Notice there is no mention of a team of developers and another team of testers. There is only mention of a team of cross functional indviduals that are capable of doing all the work needed to accomplish the goals of the Scrum Team.
You will not find what you are looking for in Scrum. You can use some of the principles, events, roles and artifacts in what ever process you decide to do and find benefits. But as the Scrum Guide says in the Closing Notes section:
Scrum is free and offered in this Guide. Scrum’s roles, events, artifacts, and rules are immutable and although implementing only parts of Scrum is possible, the result is not Scrum.
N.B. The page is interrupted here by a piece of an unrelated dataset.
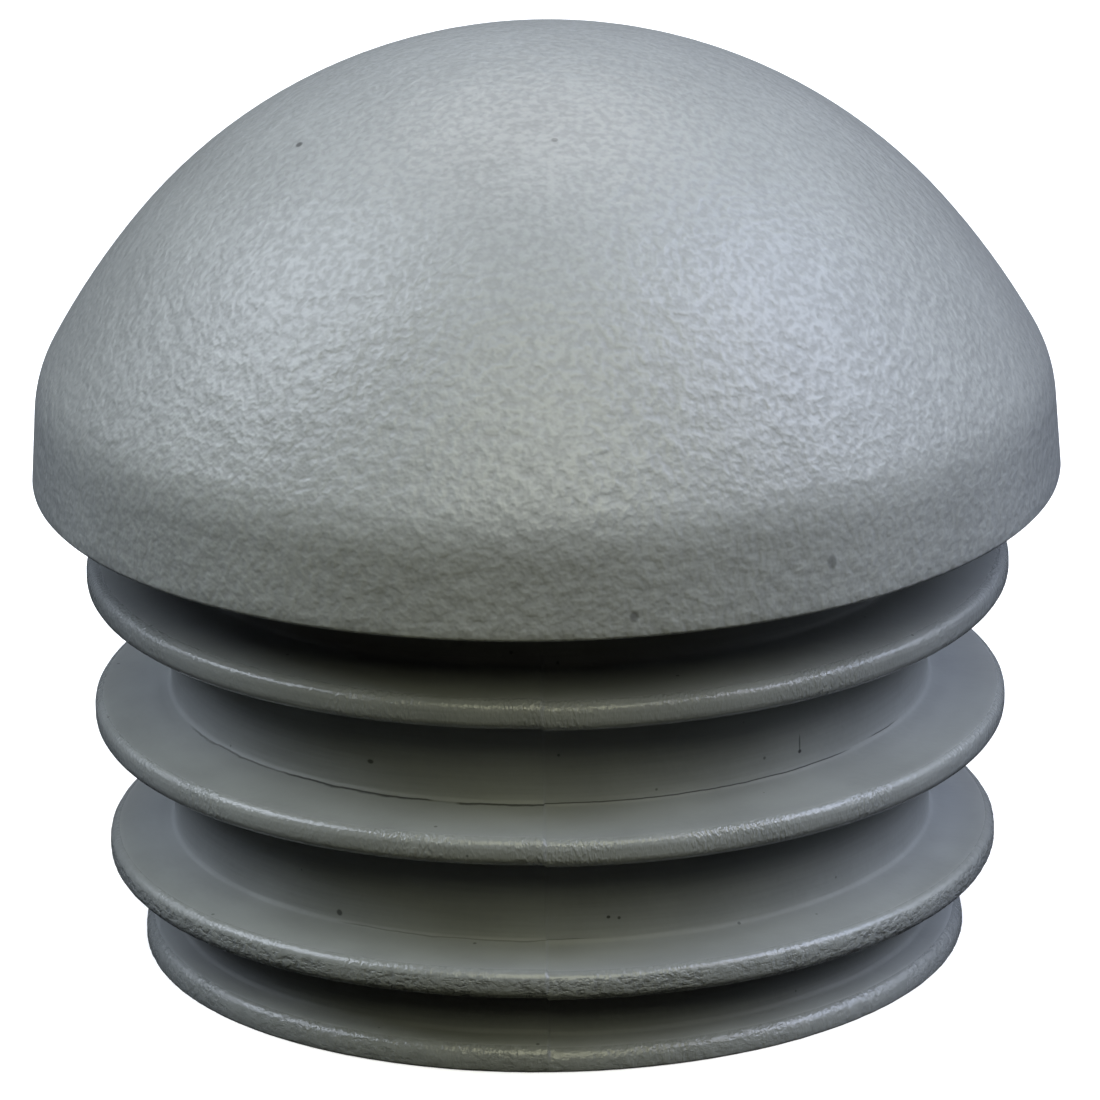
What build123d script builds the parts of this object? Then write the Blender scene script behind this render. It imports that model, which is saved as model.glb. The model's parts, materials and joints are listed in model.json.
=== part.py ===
from build123d import *
import math
import os

# Domed end cap for a round tube, moulded in one piece: a dome that covers the end of the
# tube, and a hollow stem whose ribs grip the tube's bore.
# Millimetres. +Z points up the axis, and the open end of the stem lies at z = 0.

# ---- The tube that the cap closes ----
tube_outer_diameter = 32.0
tube_wall = 2.0

# ---- Head ----
head_overhang = 0.0             # how far its lower edge stands out past the tube
head_height = 13.9
band_height = 2.4               # the nearly upright band above the lower edge
band_draft = 3.5                # degrees off the axis
shoulder_radius = 3.9
crown_share = 0.979             # crown radius over that of one plain arc from top to shoulder
flank_share = 1.46              # flank radius over the crown's
lower_edge_chamfer = 0.1

# ---- Stem ----
stem_length = 15.1
stem_clearance = 2.15           # from the stem to the tube's bore
neck_chamfer = 0.3              # under the head

# ---- Ribs, from the head down ----
rib_grips = (0.8, 0.5, -0.2)    # each rib's diameter over the tube's bore
first_rib_depth = 3.0           # from the head's seat to the middle of the first rib
rib_pitch = 4.45
rib_rim = 0.85                  # thickness at the rim
rib_draft = 7.5                 # degrees, on both faces
rib_rim_chamfer = 0.2

# ---- Lead-in rib at the open end ----
lead_in_clearance = 1.15        # from its rim to the tube's bore
lead_in_rim = 0.75
lead_in_chamfer = 0.4           # on its upper edge

# ---- Hollow, as the mould's core leaves it ----
stem_wall = 2.0                 # at the open end
crown_wall = 2.4
core_draft = 1.0                # degrees off the axis
core_end_chamfer = 5.0

# ---- Sizes worked out from those above ----
tube_bore_radius = tube_outer_diameter / 2 - tube_wall
head_radius = tube_outer_diameter / 2 + head_overhang
stem_radius = tube_bore_radius - stem_clearance
seat_z = stem_length
total_height = stem_length + head_height
lead_in_rib_radius = tube_bore_radius - lead_in_clearance
mouth_radius = stem_radius - stem_wall
core_length = total_height - crown_wall
core_end_radius = mouth_radius - core_length * math.tan(math.radians(core_draft))
buried = stem_radius / 2        # the rib sections start here, inside the stem

# Centre of the shoulder arc, which runs tangent into the band
draft = math.radians(band_draft)
shoulder_x = head_radius - band_height * math.tan(draft) - shoulder_radius * math.cos(draft)
shoulder_z = seat_z + band_height - shoulder_radius * math.sin(draft)

# One plain arc from the top to the shoulder would have this radius
crown_drop = total_height - shoulder_z
plain_radius = shoulder_x**2 + crown_drop**2 - shoulder_radius**2
plain_radius /= 2 * (crown_drop - shoulder_radius)
crown_radius = plain_radius * crown_share
flank_radius = crown_radius * flank_share


def outline_slopes():
    """Slopes of the outline's normal, in degrees, at the two ends of the flank arc.

    The centres of the crown, flank and shoulder arcs make a triangle whose sides are the
    differences of their radii, because each arc touches the next from inside.
    """
    climb = shoulder_z - (total_height - crown_radius)
    side = math.hypot(shoulder_x, climb)
    to_crown = flank_radius - crown_radius
    to_shoulder = flank_radius - shoulder_radius
    lean = math.degrees(math.atan2(climb, shoulder_x))
    at_crown = (side**2 + to_crown**2 - to_shoulder**2) / (2 * side * to_crown)
    at_shoulder = (side**2 + to_shoulder**2 - to_crown**2) / (2 * side * to_shoulder)
    upper = lean + 180 - math.degrees(math.acos(at_crown))
    lower = lean + math.degrees(math.acos(at_shoulder))
    return upper, lower


def face_drop(radius):
    """How much a drafted rib face falls from its buried root to its rim."""
    return (radius - buried) * math.tan(math.radians(rib_draft))


flank_slope, shoulder_slope = outline_slopes()

with BuildPart() as end_cap:
    # Head: crown, flank and shoulder arcs, each tangent to the next, then the band
    with BuildSketch(Plane.XZ):
        with BuildLine():
            crown = JernArc((0, total_height), (1, 0), crown_radius, flank_slope - 90)
            flank = JernArc(crown @ 1, crown % 1, flank_radius, shoulder_slope - flank_slope)
            shoulder = JernArc(flank @ 1, flank % 1, shoulder_radius, band_draft - shoulder_slope)
            Polyline(shoulder @ 1, (head_radius, seat_z), (0, seat_z), (0, total_height))
        make_face()
        lower_edge = vertices().sort_by(Axis.X)[-1]
        chamfer(lower_edge, lower_edge_chamfer)
    revolve(axis=Axis.Z)

    # Stem and ribs, drawn as one half section
    with BuildSketch(Plane.XZ):
        Rectangle(stem_radius, seat_z, align=(Align.MIN, Align.MIN))

        for place, grip in enumerate(rib_grips):
            middle = seat_z - first_rib_depth - place * rib_pitch
            radius = tube_bore_radius + grip / 2
            upper = middle + rib_rim / 2
            lower = middle - rib_rim / 2
            with BuildLine():
                Polyline(
                    (buried, upper + face_drop(radius)),
                    (radius, upper),
                    (radius, lower),
                    (buried, lower - face_drop(radius)),
                    close=True,
                )
            make_face()
            rims = vertices().filter_by_position(Axis.X, radius - 0.01, radius + 0.01)
            chamfer(rims, rib_rim_chamfer)

        with BuildLine():
            Polyline(
                (buried, 0),
                (buried, lead_in_rim + face_drop(lead_in_rib_radius)),
                (lead_in_rib_radius, lead_in_rim),
                (lead_in_rib_radius, 0),
                close=True,
            )
        make_face()
        lead_in_corners = vertices().filter_by_position(
            Axis.X, lead_in_rib_radius - 0.01, lead_in_rib_radius + 0.01
        )
        chamfer(lead_in_corners.sort_by(Axis.Y)[-1], lead_in_chamfer)
    revolve(axis=Axis.Z)

    # Chamfer where the stem leaves the head's seat
    seat_circles = edges().filter_by(GeomType.CIRCLE).filter_by_position(
        Axis.Z, seat_z - 0.01, seat_z + 0.01
    )
    chamfer(seat_circles.sort_by(SortBy.RADIUS)[0], neck_chamfer)

    # Hollow, open at the end of the stem
    with BuildSketch(Plane.XZ):
        with BuildLine():
            Polyline(
                (0, 0),
                (mouth_radius, 0),
                (core_end_radius, core_length),
                (0, core_length),
                close=True,
            )
        make_face()
        core_rim = vertices().group_by(Axis.Y)[-1].sort_by(Axis.X)[-1]
        chamfer(core_rim, core_end_chamfer)
    revolve(axis=Axis.Z, mode=Mode.SUBTRACT)

end_cap.part.label = "end_cap"

os.makedirs("parts", exist_ok=True)
export_step(end_cap.part, "parts/end_cap.step")

print(f"crown radius {crown_radius:.2f} mm down to {flank_slope:.1f} degrees")
print(f"flank radius {flank_radius:.2f} mm down to {shoulder_slope:.1f} degrees")
print(f"end_cap {end_cap.part.volume / 1000:.3f} cm3, {total_height:.1f} mm tall")
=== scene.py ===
import json
import math

import bmesh
import bpy
from mathutils import Matrix, Vector, noise


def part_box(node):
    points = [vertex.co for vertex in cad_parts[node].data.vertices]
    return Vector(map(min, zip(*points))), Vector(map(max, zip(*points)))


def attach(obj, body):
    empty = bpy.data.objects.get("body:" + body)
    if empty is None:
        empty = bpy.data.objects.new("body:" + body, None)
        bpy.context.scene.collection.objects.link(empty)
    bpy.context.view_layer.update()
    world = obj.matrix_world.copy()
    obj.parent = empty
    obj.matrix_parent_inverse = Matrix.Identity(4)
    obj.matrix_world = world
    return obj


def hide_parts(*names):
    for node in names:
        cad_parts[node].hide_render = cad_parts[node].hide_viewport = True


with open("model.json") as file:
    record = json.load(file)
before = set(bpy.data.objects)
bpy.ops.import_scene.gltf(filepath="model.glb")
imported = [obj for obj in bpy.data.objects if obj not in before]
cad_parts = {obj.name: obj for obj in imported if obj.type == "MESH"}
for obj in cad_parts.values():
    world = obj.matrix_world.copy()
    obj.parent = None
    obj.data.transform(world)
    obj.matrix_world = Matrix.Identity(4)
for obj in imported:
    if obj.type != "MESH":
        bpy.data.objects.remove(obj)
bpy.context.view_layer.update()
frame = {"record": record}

bl_info = {
    "name": "Ribbed Tube End Cap",
    "version": (1, 0, 0),
    "blender": (4, 5, 0),
    "location": "View3D > Sidebar > End Cap",
    "description": "Models and lights a moulded end cap with a grained dome and a ribbed stem",
    "category": "Add Mesh",
}

CAP_NODE = "end_cap"
MM = 0.001
LOW_CORNER, HIGH_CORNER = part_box(CAP_NODE)
MOUNTS = {mount["name"]: mount for mount in frame["record"]["mounts"]}
SEAT_Z = MOUNTS["tube_seat"]["pos_m"][2]
FIRST_RIB_Z = MOUNTS["first_rib"]["pos_m"][2]
FIRST_RIB_RADIUS = MOUNTS["first_rib"]["dims"]["r_mm"] * MM
TOTAL_HEIGHT = HIGH_CORNER.z - LOW_CORNER.z
HEAD_RADIUS = 16.0 * MM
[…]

Scrum exists only in its entirety and functions well as a container for other techniques, methodologies, and practices.
These are my input about doing QA work in a Scrum Sprints:
- While Dev Team are working on the Potential Shippable Product.
- Testers will do Test Planning in parallel. (Ensuring that test planning is completed prior executing the scripts)
- Everytime there is a User Story that has been completed (means done Unit Test by Dev.)
- Testers will verify it, If bugs found during the testing, testers will create a task in jira/TFS and assign to the developer.